Plus d’accompagnement pour changer d’échelle et générer des économies d’énergie plus conséquentes

En 1 an et demi, la part des répondants ayant déclaré ne pas avoir eu des recommandations sur les travaux de rénovation énergétique de leur copropriété de la part de leur syndic professionnel n’a pas évolué et reste conséquente (82 %). Preuve que les syndics ont plus que jamais besoin d’être accompagnés et sensibilisés par des professionnels de la rénovation. “La rénovation énergétique n’est pas leur métier, mais les syndics, au cœur du processus de décision, peuvent jouer un rôle prépondérant en mettant en relation la copropriété avec des experts pour leur apporter des préconisations et mobiliser les aides disponibles. Des conditions sine qua non pour convaincre les copropriétaires de passer à l’acte”, soulève Tanguy Dupont.

La part des répondants qui ne souhaitent pas réaliser la rénovation globale de leur copropriété est encore plus importante en 2023 qu’en 2021 (+ 13 %). Pour ceux qui la projettent, elle n’est envisagée qu’à long terme pour 16 % (4 ans et plus). Ces résultats démontrent que la priorité du Gouvernement donnée aux travaux de rénovation globale n’a pas encore fait ses preuves.

Des freins à la rénovation énergétique

Le principal frein aux travaux de rénovation énergétique reste financier : ils sont jugés trop chers pour 81 % des répondants, un chiffre en hausse de 6 % par rapport à 2021. Le côté anxiogène s’aggrave également, sans doute lié au coût des chantiers qui augmente.

Les copropriétaires n’ont qu’une connaissance partielle des aides à la rénovation énergétique. Sans surprise, ce sont les dispositifs les plus médiatisés par le Gouvernement qui sont les plus assimilés par les répondants : MaPrimeRénov’ est citée par 75 % des répondants, suivie de l’Éco-PTZ à 49 %. Les autres leviers comme les Certificats d’Économies d’Énergie (CEE) et aides locales restent encore peu identifiés.

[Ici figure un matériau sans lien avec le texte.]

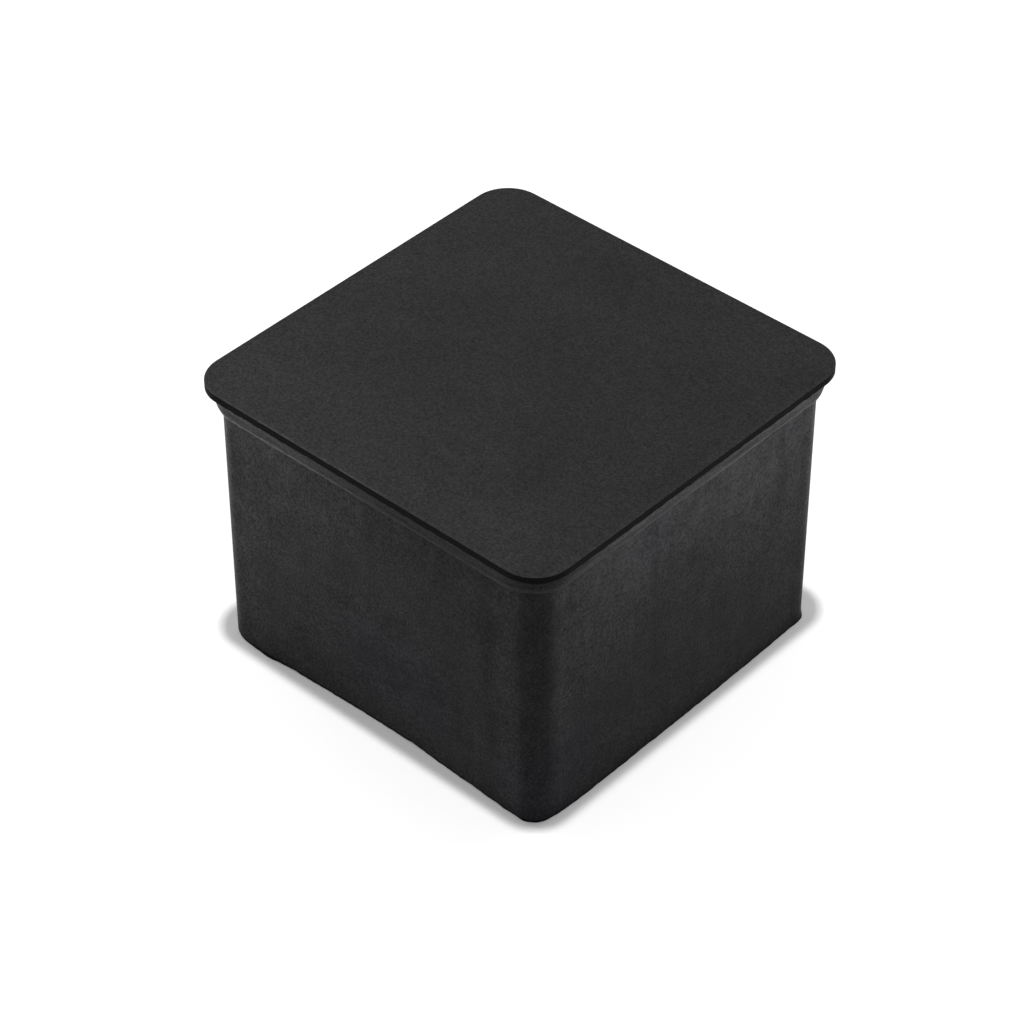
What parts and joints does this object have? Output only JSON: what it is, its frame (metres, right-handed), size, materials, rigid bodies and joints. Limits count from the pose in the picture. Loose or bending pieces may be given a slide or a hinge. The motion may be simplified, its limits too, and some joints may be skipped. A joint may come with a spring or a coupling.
{
  "type": "rubber foot for square tube",
  "caption": "Slip-over black rubber foot for a square tube: a flat flanged sole with rounded corners over a straight square sleeve.",
  "frame": {"origin": "on the centre line, in the plane of the sleeve's mouth that the foot stands on in the picture", "axes": "+Z along the centre line from the mouth of the sleeve to the sole face, +X and +Y square to the sleeve's flats"},
  "size_m": [0.06, 0.06, 0.0435],
  "materials": {
    "rubber": "matte moulded black rubber with a fine grain and a faint grey bloom"
  },
  "bodies": {
    "root": {"rubber_foot": "rubber"}
  },
  "joints": []
}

MaPrimeRénov’ Copropriétés fait d’ailleurs partie des chantiers prioritaires de 2023 du ministre délégué au Logement, Olivier Klein. Afin d’inciter les copropriétés à s’engager dans une rénovation performante, ses plafonds ont été rehaussés et les aides individuelles doublées depuis le 1er février 2023 :

L’aide socle de 25 % du montant des travaux qui était plafonnée à 15 000 € de travaux est désormais plafonnée à 25 000 € de travaux ;

Les aides individuelles pour les foyers très modestes (bleus) passent de 1 500 € à 3 000 € et celles des foyers modestes (jaunes) de 750 € et 1 500 €.

Des arbitrages sont également à venir avec des banques partenaires de l’État, qui pourront accompagner aux mieux les gestionnaires et copropriétaires dans le financement de travaux de rénovation globale.

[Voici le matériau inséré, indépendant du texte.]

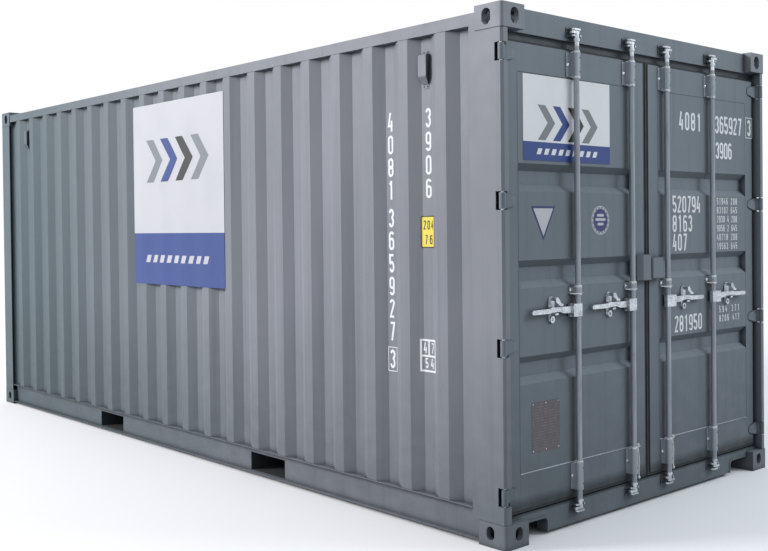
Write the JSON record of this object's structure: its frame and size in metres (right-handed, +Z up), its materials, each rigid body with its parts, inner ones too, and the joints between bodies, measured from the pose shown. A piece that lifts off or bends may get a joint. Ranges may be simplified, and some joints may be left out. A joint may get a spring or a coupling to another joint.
{
  "type": "shipping container",
  "caption": "Steel freight container with corrugated walls, ribbed roof, hollow corner castings and a pair of hinged end doors with turning locking bars.",
  "frame": {"origin": "centre of the footprint on the ground, under the bottom castings", "axes": "+X along the length towards the doors, +Y across to the right-hand side seen from the doors, +Z up"},
  "size_m": [6.058, 2.438, 2.591],
  "materials": {
    "container_paint": "satin",
    "casting_paint": "satin",
    "underside_coat": "matte",
    "zinc_gear": "satin",
    "door_rubber": "matte",
    "floor_plywood": "satin",
    "white_rope": "matte"
  },
  "bodies": {
    "box": {"rear_top_castings": "casting_paint", "rear_bottom_castings": "casting_paint", "front_top_castings": "casting_paint", "front_bottom_castings": "casting_paint", "rear_left_post": "container_paint", "rear_right_post": "container_paint", "front_posts": "container_paint", "hinge_pins": "zinc_gear", "top_side_rails": "container_paint", "bottom_side_rails": "container_paint", "door_header": "container_paint", "door_sill": "container_paint", "front_end_rails": "container_paint", "left_side_wall": "container_paint", "right_side_wall": "container_paint", "front_wall": "container_paint", "roof_panel": "container_paint", "cross_members": "underside_coat", "fork_pockets": "underside_coat", "floor_boards": "floor_plywood", "top_keepers": "zinc_gear", "bottom_keepers": "zinc_gear", "side_vents": "container_paint"},
    "left_door": {"left_door_frame": "container_paint", "left_door_panel": "container_paint", "left_door_gasket": "door_rubber", "left_door_hinges": "container_paint", "left_lock_box": "container_paint", "left_bar_brackets": "zinc_gear", "left_handle_catches": "zinc_gear", "left_tie_rope": "white_rope"},
    "right_door": {"right_door_frame": "container_paint", "right_door_panel": "container_paint", "right_door_gasket": "door_rubber", "right_door_hinges": "container_paint", "right_lock_box": "container_paint", "right_bar_brackets": "zinc_gear", "right_handle_catches": "zinc_gear", "right_tie_rope": "white_rope"},
    "bar_1": {"locking_bar_1": "zinc_gear"},
    "handle_1": {"bar_handle_1": "zinc_gear"},
    "bar_2": {"locking_bar_2": "zinc_gear"},
    "handle_2": {"bar_handle_2": "zinc_gear"},
    "bar_3": {"locking_bar_3": "zinc_gear"},
    "handle_3": {"bar_handle_3": "zinc_gear"},
    "bar_4": {"locking_bar_4": "zinc_gear"},
    "handle_4": {"bar_handle_4": "zinc_gear"}
  },
  "joints": [
    {"name": "left_door_hinge", "type": "hinge", "parent": "box", "child": "left_door", "pos_m": [3.008, -1.202, 0.16], "axis": [0, 0, -1], "range_deg": [0, 255]},
    {"name": "right_door_hinge", "type": "hinge", "parent": "box", "child": "right_door", "pos_m": [3.008, 1.202, 0.16], "axis": [0, 0, 1], "range_deg": [0, 255]},
    {"name": "bar_1_turn", "type": "hinge", "parent": "left_door", "child": "bar_1", "pos_m": [3.01, -0.64, 1.1], "axis": [0, 0, -1], "range_deg": [-110, 0]},
    {"name": "handle_1_lift", "type": "hinge", "parent": "bar_1", "child": "handle_1", "pos_m": [3.01, -0.68, 1.107], "axis": [-1, 0, 0], "range_deg": [0, 9]},
    {"name": "bar_2_turn", "type": "hinge", "parent": "left_door", "child": "bar_2", "pos_m": [3.01, -0.167, 1.1], "axis": [0, 0, -1], "range_deg": [-110, 0]},
    {"name": "handle_2_lift", "type": "hinge", "parent": "bar_2", "child": "handle_2", "pos_m": [3.01, -0.207, 1.107], "axis": [-1, 0, 0], "range_deg": [0, 9]},
    {"name": "bar_3_turn", "type": "hinge", "parent": "right_door", "child": "bar_3", "pos_m": [3.01, 0.167, 1.1], "axis": [0, 0, 1], "range_deg": [-110, 0]},
    {"name": "handle_3_lift", "type": "hinge", "parent": "bar_3", "child": "handle_3", "pos_m": [3.01, 0.207, 1.107], "axis": [1, 0, 0], "range_deg": [0, 9]},
    {"name": "bar_4_turn", "type": "hinge", "parent": "right_door", "child": "bar_4", "pos_m": [3.01, 0.64, 1.1], "axis": [0, 0, 1], "range_deg": [-110, 0]},
    {"name": "handle_4_lift", "type": "hinge", "parent": "bar_4", "child": "handle_4", "pos_m": [3.01, 0.68, 1.107], "axis": [1, 0, 0], "range_deg": [0, 9]}
  ]
}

Un processus décisionnel trop complexe

Même s’il enregistre un léger recul de 3 %, le processus de décision en assemblée générale est toujours jugé trop long par 43 % des sondés. Entre la prise de décision en AG pour voter les travaux, le vote pour choisir l’assistant à maîtrise d’ouvrage et celui pour sélectionner les entreprises de travaux,  il faut compter environ 2 ans avant le lancement des travaux.

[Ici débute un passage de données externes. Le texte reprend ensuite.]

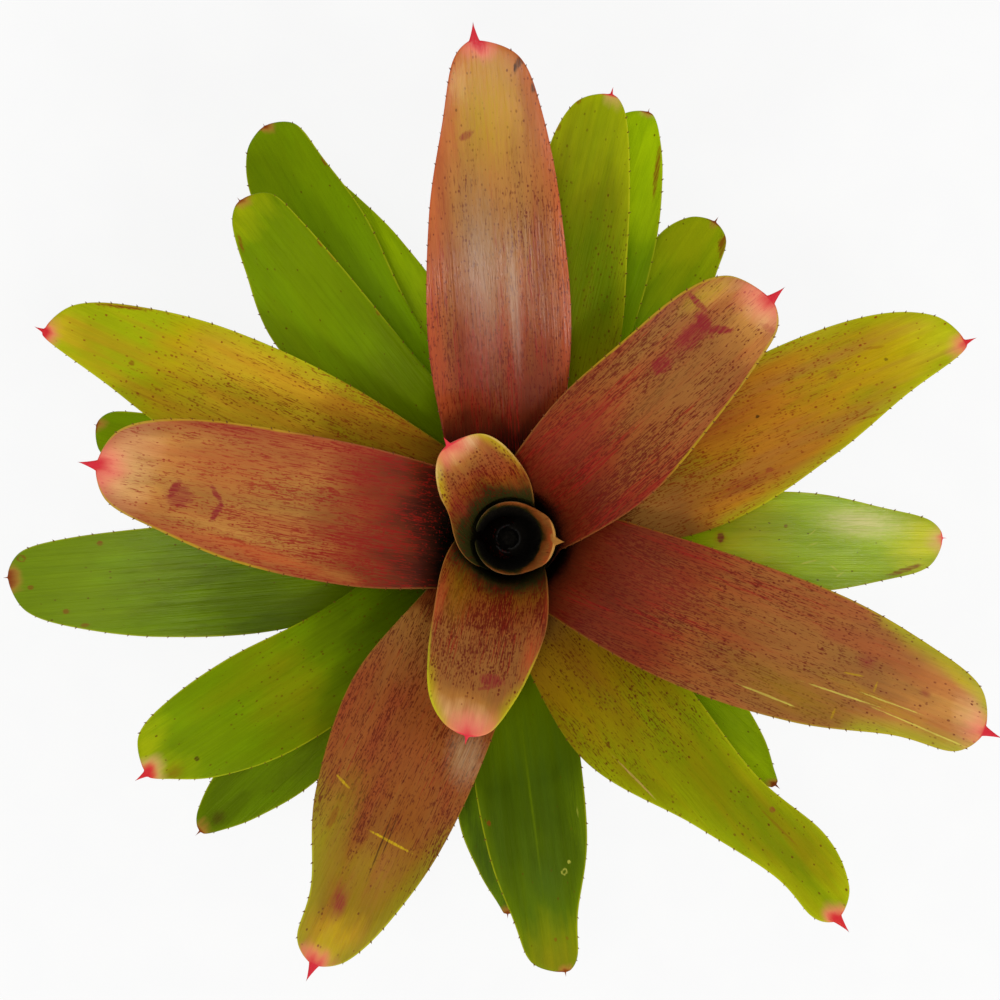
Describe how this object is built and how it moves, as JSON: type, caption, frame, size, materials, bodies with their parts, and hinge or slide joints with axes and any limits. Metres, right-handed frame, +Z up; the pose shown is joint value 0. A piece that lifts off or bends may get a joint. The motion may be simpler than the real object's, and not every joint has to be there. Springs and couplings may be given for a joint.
{
  "type": "potted neoregelia bromeliad",
  "caption": "Flat spreading rosette of spiny-edged red, olive and green strap leaves round a rolled heart leaf, on a short stem in a filled nursery pot.",
  "frame": {"origin": "centre of the pot's foot, on its flat middle pad and the surface that the pot stands on", "axes": "+Z up along the pot's axis and the stem; +Y the way that the long red leaf inner_leaf_4 points"},
  "size_m": [0.3242, 0.3091, 0.2312],
  "materials": {
    "heart_leaf": "waxy living leaf, tan-orange with red dots, dark olive at the base",
    "inner_leaf": "waxy living leaf, rust red with crimson streaks and a thin lime margin",
    "middle_leaf": "waxy living leaf, yellow-green to olive gold with small brown dashes",
    "outer_leaf": "waxy living leaf, fresh green with a thin pale margin",
    "stem": "dry leaf bases and root crown",
    "bark_mix": "damp bark chips and peat",
    "pot": "black moulded nursery pot, satin"
  },
  "bodies": {
    "root": {"heart_leaf_1": "heart_leaf", "heart_leaf_2": "heart_leaf", "heart_leaf_3": "heart_leaf", "inner_leaf_1": "inner_leaf", "inner_leaf_2": "inner_leaf", "inner_leaf_3": "inner_leaf", "inner_leaf_4": "inner_leaf", "inner_leaf_5": "inner_leaf", "middle_leaf_1": "middle_leaf", "middle_leaf_2": "middle_leaf", "middle_leaf_3": "middle_leaf", "middle_leaf_4": "middle_leaf", "middle_leaf_5": "middle_leaf", "outer_leaf_1": "outer_leaf", "outer_leaf_2": "outer_leaf", "outer_leaf_3": "outer_leaf", "outer_leaf_4": "outer_leaf", "outer_leaf_5": "outer_leaf", "outer_leaf_6": "outer_leaf", "outer_leaf_7": "outer_leaf", "outer_leaf_8": "outer_leaf", "outer_leaf_9": "outer_leaf", "outer_leaf_10": "outer_leaf", "outer_leaf_11": "outer_leaf", "outer_leaf_12": "outer_leaf", "stem": "stem", "bark_mix": "bark_mix", "pot": "pot"}
  },
  "joints": []
}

De plus, les projets sont souvent bloqués en assemblée générale faute d’une majorité suffisante. Un frein que le gouvernement envisage de lever par la révision des modalités de vote à la baisse : pour engager un chantier de rénovation énergétique, le vote de la majorité des copropriétaires présents suffira, contre les deux tiers requis jusqu’à présent. Des concertations sur ce sujet sont actuellement en cours aux ministères de la Justice et du Logement.

Les démarches administratives complexes sont moins citées, en recul de 16 %. Preuve de l’intérêt de faire appel à des professionnels comme Hellio, qui prennent en charge ces formalités.

“Les copropriétés accusent un retard important sur le volet de la rénovation énergétique. Les modifications intervenues au 1er février sur MaPrimeRénov’ Copropriétés sont encourageantes pour accélérer le mouvement des copropriétés vers des projets de rénovation, mais d’autres améliorations sont attendues pour aller plus loin dans l’accompagnement des copropriétés, en particulier celles qui ne peuvent pas entrer dans un schéma de rénovation globale”, conclut Tanguy Dupont, directeur des solutions Hellio pour l’habitat collectif.